I don't automate workers because it slows down the IBT. The game has to decide for each worker what it can/cannot do for each available tile. On a 500MHz machine, which I had at the time, and a huge, pangea map, that greatly lengthened the IBT. So, any unused workers/slaves got fortified. I put them outside cities so that I could find them when I needed them.

It still takes time to give the workers tasks, true. But like you, once I've built up 300 cities I just can't seem to let them stagnate, regardless of how much time it takes.

I also tend to park a lot things around the capital, not just worker/slaves. It is a bit tedious, but I want to know what units I have to work with before I make serious plans for that turn.
 
I have the same problem playing The Great War - Division. After about the 50th turn my computer cannot handle the game and it freezes. To large a map and to many
units I think. I wonder if a better computer would help? Faster processor and more RAM?
Your computer must be quite old then?
 
I know the point has already been made, but if you're in such a dominant position do you really need to irrigate?

I find the game gets boring as well. when rockets and modern armour kick in I usually start a new game.

BTW, is there a way you can freeze scientific research so basically so the warmongering stays WW2 style?
 
BTW, is there a way you can freeze scientific research so basically so the warmongering stays WW2 style?
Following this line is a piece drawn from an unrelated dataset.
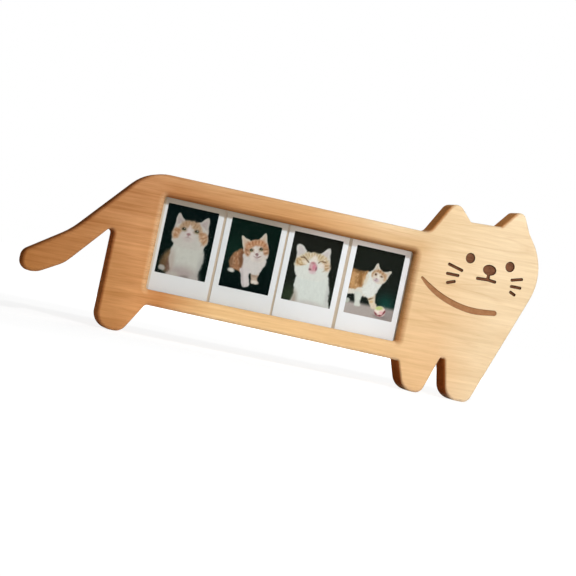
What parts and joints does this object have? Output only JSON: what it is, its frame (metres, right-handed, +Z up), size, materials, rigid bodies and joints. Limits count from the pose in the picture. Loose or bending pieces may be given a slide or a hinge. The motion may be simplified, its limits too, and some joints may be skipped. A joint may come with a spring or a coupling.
{
  "type": "cat-shaped photo frame",
  "caption": "Wooden photo frame cut as a long standing cat, with a wide window for a row of instant-film prints, an engraved face, and a back panel held by turn buttons.",
  "frame": {"origin": "on the ground under the middle of the whole frame's box", "axes": "+X along the cat from tail to head, +Y out of the back, +Z up; the face and the prints look along -Y"},
  "size_m": [0.4608, 0.0276, 0.1782],
  "materials": {
    "beech": "oiled beech, satin",
    "acrylic": "clear, polished",
    "card": "white instant-film print, semi-gloss",
    "kraft": "raw corrugated card",
    "fibreboard": "raw fibreboard",
    "steel": "zinc plated",
    "brass": "brass plated"
  },
  "bodies": {
    "frame": {"cat_board": "beech", "window_pane": "acrylic", "photo_print_1": "card", "photo_print_2": "card", "photo_print_3": "card", "photo_print_4": "card", "backing_card": "kraft", "back_panel": "fibreboard", "turn_button_screw_1": "brass", "turn_button_screw_2": "brass", "turn_button_screw_3": "brass", "turn_button_screw_4": "brass", "turn_button_screw_5": "brass", "turn_button_screw_6": "brass", "sawtooth_hanger_1": "brass", "sawtooth_hanger_2": "brass", "hanger_nail_1": "steel", "hanger_nail_2": "steel", "hanger_nail_3": "steel", "hanger_nail_4": "steel"},
    "button_1": {"turn_button_1": "steel"},
    "button_2": {"turn_button_2": "steel"},
    "button_3": {"turn_button_3": "steel"},
    "button_4": {"turn_button_4": "steel"},
    "button_5": {"turn_button_5": "steel"},
    "button_6": {"turn_button_6": "steel"}
  },
  "joints": [
    {"name": "button_1_turn", "type": "hinge", "parent": "frame", "child": "button_1", "pos_m": [-0.06986, 0.01105, 0.132], "axis": [0, 1, 0], "continuous": true},
    {"name": "button_2_turn", "type": "hinge", "parent": "frame", "child": "button_2", "pos_m": [0.06214, 0.01105, 0.132], "axis": [0, 1, 0], "continuous": true},
    {"name": "button_3_turn", "type": "hinge", "parent": "frame", "child": "button_3", "pos_m": [0.12134, 0.01105, 0.0818], "axis": [0, 1, 0], "continuous": true},
    {"name": "button_4_turn", "type": "hinge", "parent": "frame", "child": "button_4", "pos_m": [0.06214, 0.01105, 0.0316], "axis": [0, 1, 0], "continuous": true},
    {"name": "button_5_turn", "type": "hinge", "parent": "frame", "child": "button_5", "pos_m": [-0.06986, 0.01105, 0.0316], "axis": [0, 1, 0], "continuous": true},
    {"name": "button_6_turn", "type": "hinge", "parent": "frame", "child": "button_6", "pos_m": [-0.12906, 0.01105, 0.0818], "axis": [0, 1, 0], "continuous": true}
  ]
}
The simplest way to do that is simply make all of the Modern Units unbuildable by any civilization. Then you do not have to mess around with the Tech Tree at all. You are not looking at the many units: Modern Armor, Mech Infantry, Radar Artillery, Aegis Cruiser, Nuclear Submarine, Jet Fighter, TOW Infantry, Cruise Missile, Tactical Nuke and ICBM, Modern Paratroops, Mobile SAM, and the Stealth planes. You would have to decide about the Helicopter, as that is marginal for World War 2. You did not have troop-carrying copters until the 1950s, although you could argue that if more effort had been expended prior to World War 2, it would have been possible to deploy some helicopters capable of carrying a squad or so.